A NORTH Yorkshire MP has delivered the blunt warning that two-thirds of the Labour Party is opposed to university "top-up" fees.

In a bruising Commons speech, Selby MP John Grogan warned Tony Blair he could face his biggest revolt yet if he presses ahead with plans to allow elite universities to charge students up to £3,000 per year.

The Labour MP said: "How can 18-year-olds from working-class estates in Selby possibly decide whether to take a degree at Cambridge, where they will have to pay?

"The fee will not be £3,000 ultimately, because the cap will go, and they will have to pay many more thousands of pounds. "How can they possibly decide whether that will benefit them most?

"If they are risk-averse - all the indications are that working-class children are risk-averse for a whole variety of reasons - they will go to the nearest university. Their choices will be restricted."
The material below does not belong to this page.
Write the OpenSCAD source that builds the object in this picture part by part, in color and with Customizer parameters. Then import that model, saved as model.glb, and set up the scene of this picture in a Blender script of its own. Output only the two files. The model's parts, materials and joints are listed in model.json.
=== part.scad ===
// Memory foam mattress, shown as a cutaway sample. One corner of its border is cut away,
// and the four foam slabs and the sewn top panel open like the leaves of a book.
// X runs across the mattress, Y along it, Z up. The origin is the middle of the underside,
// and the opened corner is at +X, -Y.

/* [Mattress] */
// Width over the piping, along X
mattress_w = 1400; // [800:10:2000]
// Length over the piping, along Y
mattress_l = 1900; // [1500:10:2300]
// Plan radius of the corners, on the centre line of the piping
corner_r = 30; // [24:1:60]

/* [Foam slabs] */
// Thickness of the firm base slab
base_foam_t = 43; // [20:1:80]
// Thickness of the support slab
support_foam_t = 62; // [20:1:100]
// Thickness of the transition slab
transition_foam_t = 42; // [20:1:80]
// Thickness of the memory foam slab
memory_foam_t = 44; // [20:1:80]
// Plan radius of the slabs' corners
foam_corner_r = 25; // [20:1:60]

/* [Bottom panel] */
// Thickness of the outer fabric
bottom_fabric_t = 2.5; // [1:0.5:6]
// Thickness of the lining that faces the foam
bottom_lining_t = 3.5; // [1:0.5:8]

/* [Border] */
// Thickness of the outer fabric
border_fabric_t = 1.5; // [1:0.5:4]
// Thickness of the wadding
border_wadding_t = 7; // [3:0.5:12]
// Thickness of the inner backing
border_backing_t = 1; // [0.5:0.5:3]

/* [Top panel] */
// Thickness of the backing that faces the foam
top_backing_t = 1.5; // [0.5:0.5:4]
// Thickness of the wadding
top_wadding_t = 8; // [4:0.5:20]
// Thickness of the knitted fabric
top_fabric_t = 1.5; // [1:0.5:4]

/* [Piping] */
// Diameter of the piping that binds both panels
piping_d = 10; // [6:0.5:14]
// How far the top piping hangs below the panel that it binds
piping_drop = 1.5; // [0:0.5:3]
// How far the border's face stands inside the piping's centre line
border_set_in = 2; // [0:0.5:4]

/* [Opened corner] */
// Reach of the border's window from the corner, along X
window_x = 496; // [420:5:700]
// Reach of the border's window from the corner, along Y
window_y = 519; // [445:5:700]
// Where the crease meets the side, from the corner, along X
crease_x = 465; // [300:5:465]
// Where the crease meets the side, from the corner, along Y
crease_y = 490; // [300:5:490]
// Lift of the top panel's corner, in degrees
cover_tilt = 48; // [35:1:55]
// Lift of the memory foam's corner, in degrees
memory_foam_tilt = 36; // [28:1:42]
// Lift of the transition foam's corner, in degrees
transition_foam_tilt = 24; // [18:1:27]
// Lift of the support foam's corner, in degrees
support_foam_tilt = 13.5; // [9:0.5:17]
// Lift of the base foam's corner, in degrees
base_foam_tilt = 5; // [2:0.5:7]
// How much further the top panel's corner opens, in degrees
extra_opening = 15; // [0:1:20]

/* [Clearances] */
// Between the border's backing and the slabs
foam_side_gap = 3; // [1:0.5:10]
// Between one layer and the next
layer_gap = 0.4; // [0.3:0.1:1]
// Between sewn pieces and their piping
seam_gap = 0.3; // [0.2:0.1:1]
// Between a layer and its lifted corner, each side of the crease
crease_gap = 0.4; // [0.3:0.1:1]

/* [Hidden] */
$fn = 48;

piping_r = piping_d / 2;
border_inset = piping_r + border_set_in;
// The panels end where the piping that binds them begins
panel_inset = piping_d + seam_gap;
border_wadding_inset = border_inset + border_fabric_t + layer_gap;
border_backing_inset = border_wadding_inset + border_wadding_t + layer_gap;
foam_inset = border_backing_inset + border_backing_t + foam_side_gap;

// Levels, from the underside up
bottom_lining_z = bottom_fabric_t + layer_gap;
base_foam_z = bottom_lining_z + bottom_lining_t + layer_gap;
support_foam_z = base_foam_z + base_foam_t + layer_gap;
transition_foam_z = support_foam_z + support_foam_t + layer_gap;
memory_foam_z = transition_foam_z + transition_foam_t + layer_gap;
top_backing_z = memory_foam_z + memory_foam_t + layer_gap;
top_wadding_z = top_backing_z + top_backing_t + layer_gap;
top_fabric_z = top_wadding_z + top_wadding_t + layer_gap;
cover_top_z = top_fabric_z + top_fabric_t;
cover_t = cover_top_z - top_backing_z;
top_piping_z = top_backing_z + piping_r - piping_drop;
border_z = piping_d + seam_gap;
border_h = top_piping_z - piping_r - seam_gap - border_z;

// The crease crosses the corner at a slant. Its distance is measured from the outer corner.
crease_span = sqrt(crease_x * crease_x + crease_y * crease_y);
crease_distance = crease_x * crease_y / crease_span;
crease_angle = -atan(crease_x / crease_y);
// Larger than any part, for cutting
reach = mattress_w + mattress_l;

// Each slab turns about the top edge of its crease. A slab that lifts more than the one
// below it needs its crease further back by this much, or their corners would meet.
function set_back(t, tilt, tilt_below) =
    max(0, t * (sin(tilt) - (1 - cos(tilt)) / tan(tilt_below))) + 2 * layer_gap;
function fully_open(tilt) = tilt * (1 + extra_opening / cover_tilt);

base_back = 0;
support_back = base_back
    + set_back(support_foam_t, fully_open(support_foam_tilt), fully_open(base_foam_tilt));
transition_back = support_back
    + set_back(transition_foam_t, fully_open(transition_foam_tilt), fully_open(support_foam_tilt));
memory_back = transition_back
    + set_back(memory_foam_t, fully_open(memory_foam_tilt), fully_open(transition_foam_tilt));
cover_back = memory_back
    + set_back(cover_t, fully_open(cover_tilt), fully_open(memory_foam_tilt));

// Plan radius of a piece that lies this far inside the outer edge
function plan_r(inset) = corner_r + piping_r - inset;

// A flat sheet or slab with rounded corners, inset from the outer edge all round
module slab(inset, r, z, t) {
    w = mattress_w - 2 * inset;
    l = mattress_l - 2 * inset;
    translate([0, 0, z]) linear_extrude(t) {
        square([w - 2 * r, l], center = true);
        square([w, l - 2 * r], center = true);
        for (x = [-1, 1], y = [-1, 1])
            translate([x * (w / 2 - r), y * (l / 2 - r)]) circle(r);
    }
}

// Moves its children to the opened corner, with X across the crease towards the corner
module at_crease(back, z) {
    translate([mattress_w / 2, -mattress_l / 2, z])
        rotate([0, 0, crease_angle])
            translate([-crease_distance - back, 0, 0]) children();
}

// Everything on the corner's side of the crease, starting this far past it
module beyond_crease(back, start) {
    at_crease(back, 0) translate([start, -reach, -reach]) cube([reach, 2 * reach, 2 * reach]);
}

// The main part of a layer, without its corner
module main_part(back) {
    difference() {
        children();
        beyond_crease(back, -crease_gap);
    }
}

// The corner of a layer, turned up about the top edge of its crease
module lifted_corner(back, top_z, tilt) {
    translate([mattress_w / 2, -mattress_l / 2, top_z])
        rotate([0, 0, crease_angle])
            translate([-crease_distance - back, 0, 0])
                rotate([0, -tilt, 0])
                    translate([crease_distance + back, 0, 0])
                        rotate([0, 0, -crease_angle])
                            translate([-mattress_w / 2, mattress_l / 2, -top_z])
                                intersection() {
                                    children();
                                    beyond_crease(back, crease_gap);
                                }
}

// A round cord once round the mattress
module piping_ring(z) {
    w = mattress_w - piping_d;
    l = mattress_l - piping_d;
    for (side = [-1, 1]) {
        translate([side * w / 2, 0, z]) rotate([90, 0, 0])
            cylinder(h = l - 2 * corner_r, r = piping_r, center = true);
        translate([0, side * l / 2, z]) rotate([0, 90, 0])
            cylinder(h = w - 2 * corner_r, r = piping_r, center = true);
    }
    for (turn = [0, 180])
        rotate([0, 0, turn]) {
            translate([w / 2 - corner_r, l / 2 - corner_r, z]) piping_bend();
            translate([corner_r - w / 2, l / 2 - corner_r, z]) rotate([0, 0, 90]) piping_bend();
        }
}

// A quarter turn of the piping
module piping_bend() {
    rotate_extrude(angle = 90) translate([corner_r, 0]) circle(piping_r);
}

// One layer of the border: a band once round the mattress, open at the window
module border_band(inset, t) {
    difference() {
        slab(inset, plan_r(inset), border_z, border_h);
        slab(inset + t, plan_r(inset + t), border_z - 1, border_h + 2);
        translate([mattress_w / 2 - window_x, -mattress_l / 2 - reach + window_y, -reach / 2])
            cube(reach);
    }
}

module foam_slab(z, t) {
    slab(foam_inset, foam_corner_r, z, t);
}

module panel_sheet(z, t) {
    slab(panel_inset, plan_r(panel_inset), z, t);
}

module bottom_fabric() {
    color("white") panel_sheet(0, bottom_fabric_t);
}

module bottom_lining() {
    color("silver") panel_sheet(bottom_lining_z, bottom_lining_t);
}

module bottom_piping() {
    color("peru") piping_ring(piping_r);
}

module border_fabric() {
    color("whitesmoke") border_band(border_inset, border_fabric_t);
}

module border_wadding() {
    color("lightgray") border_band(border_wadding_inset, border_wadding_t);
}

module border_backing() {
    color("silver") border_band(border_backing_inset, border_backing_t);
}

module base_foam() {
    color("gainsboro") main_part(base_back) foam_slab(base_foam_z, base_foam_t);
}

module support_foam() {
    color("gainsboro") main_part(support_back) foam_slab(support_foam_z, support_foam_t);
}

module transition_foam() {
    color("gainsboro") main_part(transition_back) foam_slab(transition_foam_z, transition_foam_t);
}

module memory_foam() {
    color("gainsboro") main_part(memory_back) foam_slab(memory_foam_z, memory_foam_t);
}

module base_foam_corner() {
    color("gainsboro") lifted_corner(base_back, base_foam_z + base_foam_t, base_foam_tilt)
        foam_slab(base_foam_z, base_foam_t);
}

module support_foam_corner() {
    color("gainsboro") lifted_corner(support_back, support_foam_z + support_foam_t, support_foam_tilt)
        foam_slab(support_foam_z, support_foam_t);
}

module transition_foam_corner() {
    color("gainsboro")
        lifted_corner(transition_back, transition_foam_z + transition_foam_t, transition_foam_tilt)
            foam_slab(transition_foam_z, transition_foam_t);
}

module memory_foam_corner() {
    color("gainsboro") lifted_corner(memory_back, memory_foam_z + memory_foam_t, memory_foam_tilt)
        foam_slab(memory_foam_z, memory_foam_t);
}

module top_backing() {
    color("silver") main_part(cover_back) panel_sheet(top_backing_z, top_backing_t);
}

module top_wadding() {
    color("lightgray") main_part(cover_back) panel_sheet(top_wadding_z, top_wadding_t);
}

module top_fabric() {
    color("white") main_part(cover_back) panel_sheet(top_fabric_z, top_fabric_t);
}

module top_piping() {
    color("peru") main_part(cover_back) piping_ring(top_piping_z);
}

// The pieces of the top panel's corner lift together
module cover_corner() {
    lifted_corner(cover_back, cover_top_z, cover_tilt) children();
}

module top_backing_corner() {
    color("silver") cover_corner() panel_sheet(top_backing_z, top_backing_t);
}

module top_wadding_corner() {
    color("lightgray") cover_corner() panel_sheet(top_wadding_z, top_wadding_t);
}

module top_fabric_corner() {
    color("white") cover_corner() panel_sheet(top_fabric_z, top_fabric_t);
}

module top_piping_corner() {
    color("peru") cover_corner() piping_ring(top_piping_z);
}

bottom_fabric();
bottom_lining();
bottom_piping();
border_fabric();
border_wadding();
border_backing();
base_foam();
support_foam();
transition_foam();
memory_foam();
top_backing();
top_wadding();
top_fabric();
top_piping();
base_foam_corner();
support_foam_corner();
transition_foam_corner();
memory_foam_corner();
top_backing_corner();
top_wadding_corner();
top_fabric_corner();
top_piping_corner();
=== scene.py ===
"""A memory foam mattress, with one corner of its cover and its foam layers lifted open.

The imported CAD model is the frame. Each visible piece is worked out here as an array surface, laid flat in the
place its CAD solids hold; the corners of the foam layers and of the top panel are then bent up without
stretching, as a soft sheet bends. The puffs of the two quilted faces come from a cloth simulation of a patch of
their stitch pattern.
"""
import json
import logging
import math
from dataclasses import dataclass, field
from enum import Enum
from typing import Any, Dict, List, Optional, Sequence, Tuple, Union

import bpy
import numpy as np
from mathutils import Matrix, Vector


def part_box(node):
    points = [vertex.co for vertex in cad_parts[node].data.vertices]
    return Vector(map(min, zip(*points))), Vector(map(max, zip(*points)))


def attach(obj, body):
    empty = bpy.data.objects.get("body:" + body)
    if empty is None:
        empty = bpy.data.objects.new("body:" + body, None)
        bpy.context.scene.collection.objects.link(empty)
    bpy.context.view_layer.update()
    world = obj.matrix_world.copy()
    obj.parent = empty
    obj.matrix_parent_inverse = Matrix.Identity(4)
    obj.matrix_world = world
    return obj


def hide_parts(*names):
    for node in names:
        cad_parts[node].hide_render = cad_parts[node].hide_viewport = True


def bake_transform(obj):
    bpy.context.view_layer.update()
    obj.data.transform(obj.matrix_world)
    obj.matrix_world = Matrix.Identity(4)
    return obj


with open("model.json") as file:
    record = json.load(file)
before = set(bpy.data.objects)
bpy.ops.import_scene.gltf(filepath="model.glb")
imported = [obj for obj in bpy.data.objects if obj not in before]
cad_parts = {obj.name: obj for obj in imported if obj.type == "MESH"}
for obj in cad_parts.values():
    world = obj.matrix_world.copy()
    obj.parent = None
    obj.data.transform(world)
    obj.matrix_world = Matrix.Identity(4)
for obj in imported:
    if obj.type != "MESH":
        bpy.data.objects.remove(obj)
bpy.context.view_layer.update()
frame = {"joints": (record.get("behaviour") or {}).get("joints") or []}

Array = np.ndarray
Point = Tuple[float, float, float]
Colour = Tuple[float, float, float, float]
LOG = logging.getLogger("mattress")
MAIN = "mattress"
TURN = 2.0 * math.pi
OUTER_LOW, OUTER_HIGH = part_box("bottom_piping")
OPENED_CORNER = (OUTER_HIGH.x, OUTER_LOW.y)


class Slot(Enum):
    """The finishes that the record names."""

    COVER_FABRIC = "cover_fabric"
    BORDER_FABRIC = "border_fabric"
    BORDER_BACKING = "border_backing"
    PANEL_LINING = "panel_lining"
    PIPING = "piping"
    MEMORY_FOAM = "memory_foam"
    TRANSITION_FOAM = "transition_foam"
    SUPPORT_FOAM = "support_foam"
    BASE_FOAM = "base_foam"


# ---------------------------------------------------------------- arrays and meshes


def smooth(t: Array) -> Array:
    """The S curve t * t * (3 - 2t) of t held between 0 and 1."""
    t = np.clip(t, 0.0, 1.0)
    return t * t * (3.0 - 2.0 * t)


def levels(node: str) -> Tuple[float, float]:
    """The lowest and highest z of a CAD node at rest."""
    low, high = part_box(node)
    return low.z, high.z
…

Mr Grogan said: "I gently tell those on the Front Bench that this will be the first domestic policy issue since 1997 where not only have both major Opposition parties lined up against it, but so have a very substantial proportion - 50 per cent, or perhaps a bit more - of Labour backbenchers, and there is the House of Lords as well.

"Politics is ultimately a game of numbers, and I really do not see how the current proposals can possibly get through the House."
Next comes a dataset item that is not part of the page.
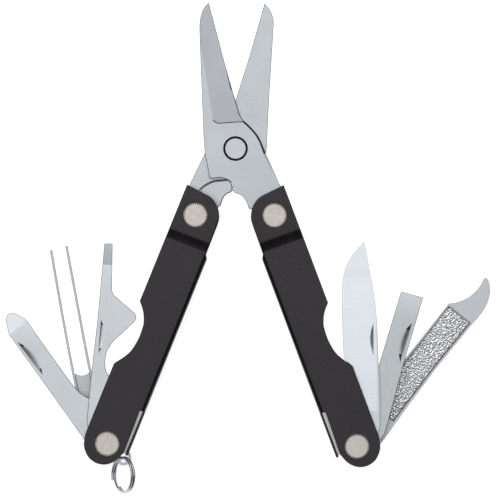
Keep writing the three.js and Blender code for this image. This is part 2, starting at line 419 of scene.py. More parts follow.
class Surface:
    """A material under construction, with one method for every node but the sums."""

    def __init__(self, name: str) -> None:
        """Starts a material with an empty Principled shader."""
        self.material = bpy.data.materials.new(name)
        self.material.use_nodes = True
        self.tree = self.material.node_tree
        self.shader = self.tree.nodes["Principled BSDF"]

    def node(self, kind: str, settings: dict[str, object] | None = None,
             inputs: dict[str | int, object] | None = None, output: str | int = 0) -> Value:
        """Adds a node.

        Args:
            kind: The node's type.
            settings: Its properties, set first.
            inputs: The values or links of its sockets.
            output: The socket that is returned.

        Returns:
            The wanted output.
        """
        node = self.tree.nodes.new(kind)
        for key, value in (settings or {}).items():
            setattr(node, key, value)
        for key, value in (inputs or {}).items():
            self._plug(node.inputs[key], value)
        return Value(self.tree, node.outputs[output])

    def _plug(self, socket: bpy.types.NodeSocket, value: object) -> None:
        """Links or sets one socket."""
        if isinstance(value, Value):
            self.tree.links.new(value.socket, socket)
        else:
            socket.default_value = value

    def set(self, **inputs: object) -> None:
        """Sets or links the shader's sockets, with underscores for the spaces in their names."""
        for key, value in inputs.items():
            self._plug(self.shader.inputs[key.replace("_", " ")], value)

    def place(self, angle: float = 0.0, scale: tuple[float, float, float] = (1, 1, 1)) -> Value:
        """Object coordinates in millimetres, turned and stretched.

        Args:
            angle: The turn about z of the frame that the pattern follows.
            scale: How much finer the pattern is along each of that frame's axes.

        Returns:
            The coordinates.
        """
        spot = self.node("ShaderNodeTexCoord", output="Object")
        turned = self.node(
            "ShaderNodeMapping", {"vector_type": "POINT"},
            {"Vector": spot, "Rotation": (0, 0, -angle), "Scale": (1 / MM, 1 / MM, 1 / MM)},
        )
        return self.node(
            "ShaderNodeVectorMath", {"operation": "MULTIPLY"}, {0: turned, 1: scale}
        )

    def noise(self, spot: Value, scale: float, detail: float = 2, roughness: float = 0.5) -> Value:
        """Noise with a mean of a half at some coordinates."""
        return self.node(
            "ShaderNodeTexNoise", None,
            {"Vector": spot, "Scale": scale, "Detail": detail, "Roughness": roughness},
        )

    def blend(self, factor: Value, first: object, second: object) -> Value:
        """Mixes two colours by a factor."""
        return self.node(
            "ShaderNodeMix", {"data_type": "RGBA"}, {0: factor, 6: first, 7: second}, output=2
        )

    def bump(self, height: Value, distance: float) -> None:
        """Feeds a height, in millimetres times distance, to the shader's normal."""
        self.set(Normal=self.node(
            "ShaderNodeBump", None, {"Height": height, "Distance": distance * MM, "Strength": 1.0}
        ))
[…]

Mr Grogan spoke out in a debate on the Tory Party's plans to scrap top-up fees and student tuition fees altogether.

Neither Mr Grogan nor York MP Hugh Bayley backed the Tories, saying they were guilty of "political opportunism".

The MPs also opted not to support a Liberal Democrat motion attacking the fees, which could be charged by York University, on Monday.

But the key test for the Government will come when it asks the MPs to support legislation allowing the introduction of the charges this autumn.

Ministers insist students who attend top universities will earn more cash in later life, so it is fair they should pay more.